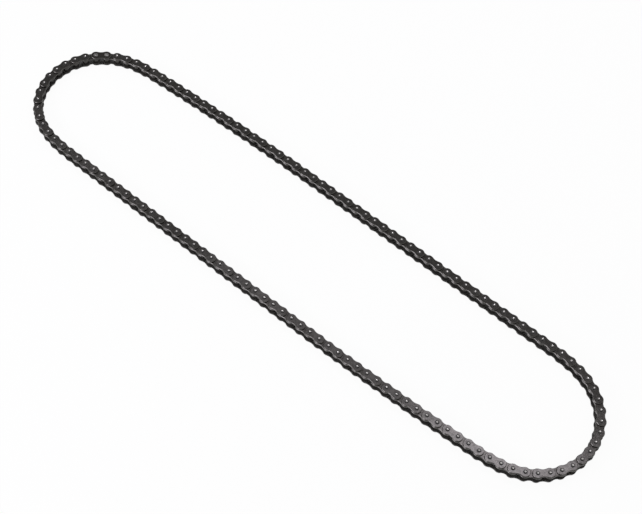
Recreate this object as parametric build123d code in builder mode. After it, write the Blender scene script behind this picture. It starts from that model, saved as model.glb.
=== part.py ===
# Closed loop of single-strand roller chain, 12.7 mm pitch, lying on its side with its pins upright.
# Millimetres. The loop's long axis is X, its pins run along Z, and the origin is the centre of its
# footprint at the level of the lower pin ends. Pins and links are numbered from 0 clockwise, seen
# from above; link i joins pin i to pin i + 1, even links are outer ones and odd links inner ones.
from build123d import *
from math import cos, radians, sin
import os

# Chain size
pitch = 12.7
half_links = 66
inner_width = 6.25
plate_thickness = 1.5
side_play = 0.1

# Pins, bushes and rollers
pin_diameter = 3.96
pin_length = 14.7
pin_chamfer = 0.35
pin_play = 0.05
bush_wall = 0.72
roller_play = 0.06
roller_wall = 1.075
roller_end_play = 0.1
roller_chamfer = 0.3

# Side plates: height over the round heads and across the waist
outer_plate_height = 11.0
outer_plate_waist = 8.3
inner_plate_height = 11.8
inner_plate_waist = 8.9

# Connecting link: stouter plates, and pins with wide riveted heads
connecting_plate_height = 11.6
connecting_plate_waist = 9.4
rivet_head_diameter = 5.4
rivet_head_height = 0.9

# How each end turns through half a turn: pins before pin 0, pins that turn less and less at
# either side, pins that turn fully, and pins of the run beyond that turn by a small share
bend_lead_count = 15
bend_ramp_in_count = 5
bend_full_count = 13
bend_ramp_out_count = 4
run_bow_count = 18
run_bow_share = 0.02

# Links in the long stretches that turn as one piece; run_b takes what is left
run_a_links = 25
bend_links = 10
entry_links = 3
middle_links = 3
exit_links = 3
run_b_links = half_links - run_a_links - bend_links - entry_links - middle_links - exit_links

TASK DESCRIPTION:
Return the whole listing exactly, with every line included.

EXPECTED ANSWER:
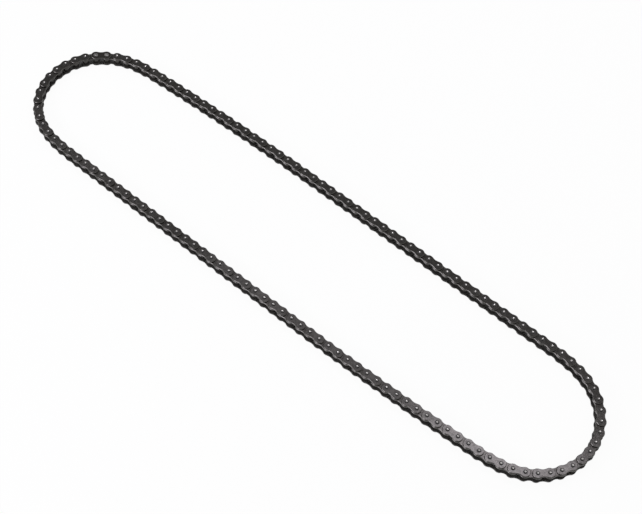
Recreate this object as parametric build123d code in builder mode. After it, write the Blender scene script behind this picture. It starts from that model, saved as model.glb.
=== part.py ===
# Closed loop of single-strand roller chain, 12.7 mm pitch, lying on its side with its pins upright.
# Millimetres. The loop's long axis is X, its pins run along Z, and the origin is the centre of its
# footprint at the level of the lower pin ends. Pins and links are numbered from 0 clockwise, seen
# from above; link i joins pin i to pin i + 1, even links are outer ones and odd links inner ones.
from build123d import *
from math import cos, radians, sin
import os

# Chain size
pitch = 12.7
half_links = 66
inner_width = 6.25
plate_thickness = 1.5
side_play = 0.1

# Pins, bushes and rollers
pin_diameter = 3.96
pin_length = 14.7
pin_chamfer = 0.35
pin_play = 0.05
bush_wall = 0.72
roller_play = 0.06
roller_wall = 1.075
roller_end_play = 0.1
roller_chamfer = 0.3

# Side plates: height over the round heads and across the waist
outer_plate_height = 11.0
outer_plate_waist = 8.3
inner_plate_height = 11.8
inner_plate_waist = 8.9

# Connecting link: stouter plates, and pins with wide riveted heads
connecting_plate_height = 11.6
connecting_plate_waist = 9.4
rivet_head_diameter = 5.4
rivet_head_height = 0.9

# How each end turns through half a turn: pins before pin 0, pins that turn less and less at
# either side, pins that turn fully, and pins of the run beyond that turn by a small share
bend_lead_count = 15
bend_ramp_in_count = 5
bend_full_count = 13
bend_ramp_out_count = 4
run_bow_count = 18
run_bow_share = 0.02

# Links in the long stretches that turn as one piece; run_b takes what is left
run_a_links = 25
bend_links = 10
entry_links = 3
middle_links = 3
exit_links = 3
run_b_links = half_links - run_a_links - bend_links - entry_links - middle_links - exit_links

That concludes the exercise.